Check each line of the records below and collect those holding "import".

§ Data rows
-- Start --
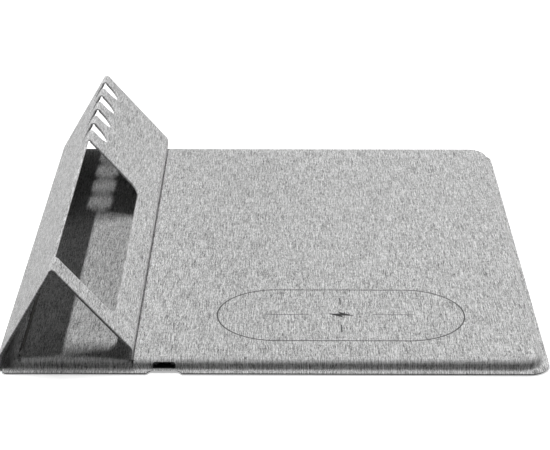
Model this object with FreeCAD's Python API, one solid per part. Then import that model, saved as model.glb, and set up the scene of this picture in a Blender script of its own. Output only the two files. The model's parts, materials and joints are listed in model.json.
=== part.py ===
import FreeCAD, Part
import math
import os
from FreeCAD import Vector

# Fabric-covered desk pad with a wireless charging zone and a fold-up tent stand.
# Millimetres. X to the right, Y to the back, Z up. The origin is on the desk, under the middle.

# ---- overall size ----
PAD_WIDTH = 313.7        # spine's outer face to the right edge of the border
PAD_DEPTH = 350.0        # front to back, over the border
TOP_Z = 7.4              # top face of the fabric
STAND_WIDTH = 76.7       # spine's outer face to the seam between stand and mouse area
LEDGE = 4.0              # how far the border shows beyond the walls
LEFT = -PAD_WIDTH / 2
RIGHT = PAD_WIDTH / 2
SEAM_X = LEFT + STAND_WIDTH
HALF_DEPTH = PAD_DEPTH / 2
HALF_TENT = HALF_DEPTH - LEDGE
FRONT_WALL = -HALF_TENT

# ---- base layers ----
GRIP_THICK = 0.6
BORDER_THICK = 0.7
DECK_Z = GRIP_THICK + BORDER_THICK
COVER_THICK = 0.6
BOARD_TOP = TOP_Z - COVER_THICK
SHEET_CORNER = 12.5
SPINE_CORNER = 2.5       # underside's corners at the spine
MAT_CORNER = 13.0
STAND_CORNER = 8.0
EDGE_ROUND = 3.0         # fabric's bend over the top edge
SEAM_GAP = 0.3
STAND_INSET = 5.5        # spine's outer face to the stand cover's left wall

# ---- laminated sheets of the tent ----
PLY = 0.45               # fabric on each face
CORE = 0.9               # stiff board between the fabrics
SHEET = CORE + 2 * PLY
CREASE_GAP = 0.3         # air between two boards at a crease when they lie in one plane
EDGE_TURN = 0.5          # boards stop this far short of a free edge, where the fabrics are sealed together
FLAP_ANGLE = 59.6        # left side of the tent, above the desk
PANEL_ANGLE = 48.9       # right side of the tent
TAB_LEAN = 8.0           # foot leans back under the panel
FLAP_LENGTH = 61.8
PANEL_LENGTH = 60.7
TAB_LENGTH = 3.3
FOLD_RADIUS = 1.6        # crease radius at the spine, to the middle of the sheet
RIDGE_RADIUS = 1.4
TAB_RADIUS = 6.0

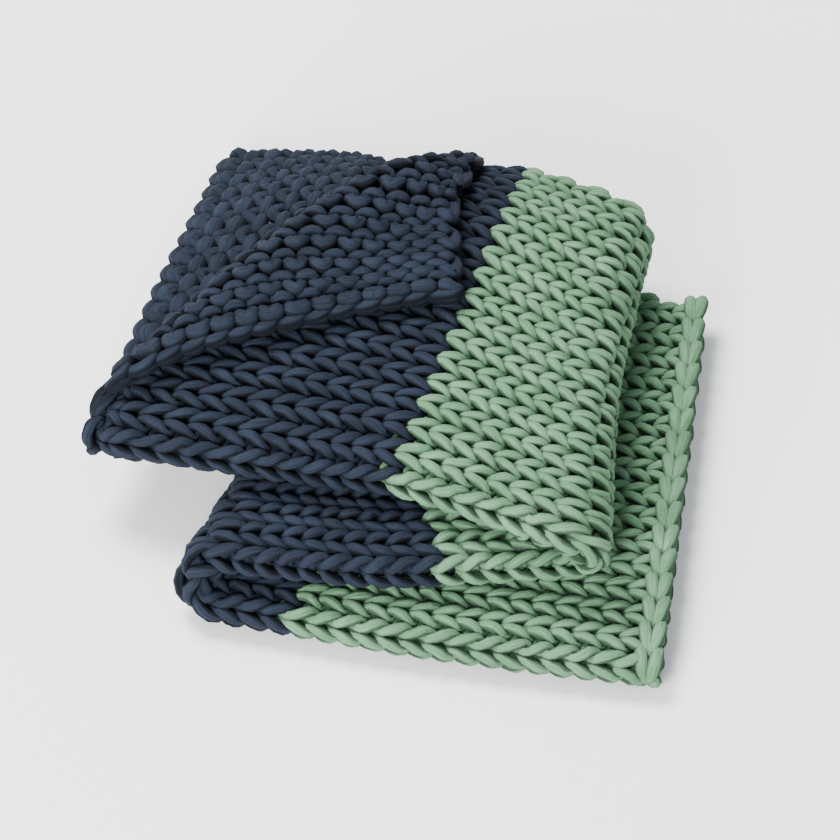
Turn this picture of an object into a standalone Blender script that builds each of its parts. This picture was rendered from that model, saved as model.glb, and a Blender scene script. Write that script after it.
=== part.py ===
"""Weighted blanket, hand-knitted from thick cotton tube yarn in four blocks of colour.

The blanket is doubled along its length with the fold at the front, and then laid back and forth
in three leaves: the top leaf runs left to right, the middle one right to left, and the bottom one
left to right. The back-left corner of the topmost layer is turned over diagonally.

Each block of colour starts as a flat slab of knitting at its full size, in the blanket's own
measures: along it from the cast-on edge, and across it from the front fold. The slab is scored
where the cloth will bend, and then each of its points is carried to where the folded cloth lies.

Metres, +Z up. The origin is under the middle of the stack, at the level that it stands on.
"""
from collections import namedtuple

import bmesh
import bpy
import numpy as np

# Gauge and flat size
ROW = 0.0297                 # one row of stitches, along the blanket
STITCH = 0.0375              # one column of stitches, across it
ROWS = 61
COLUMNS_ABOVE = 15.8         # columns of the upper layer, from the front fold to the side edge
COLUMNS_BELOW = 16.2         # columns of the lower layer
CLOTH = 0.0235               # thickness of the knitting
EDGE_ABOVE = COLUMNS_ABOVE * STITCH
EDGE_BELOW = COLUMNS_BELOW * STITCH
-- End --
§ Completed task
Model this object with FreeCAD's Python API, one solid per part. Then import that model, saved as model.glb, and set up the scene of this picture in a Blender script of its own. Output only the two files. The model's parts, materials and joints are listed in model.json.
import FreeCAD, Part
import math
import os
from FreeCAD import Vector
from collections import namedtuple
import bmesh
import bpy
import numpy as np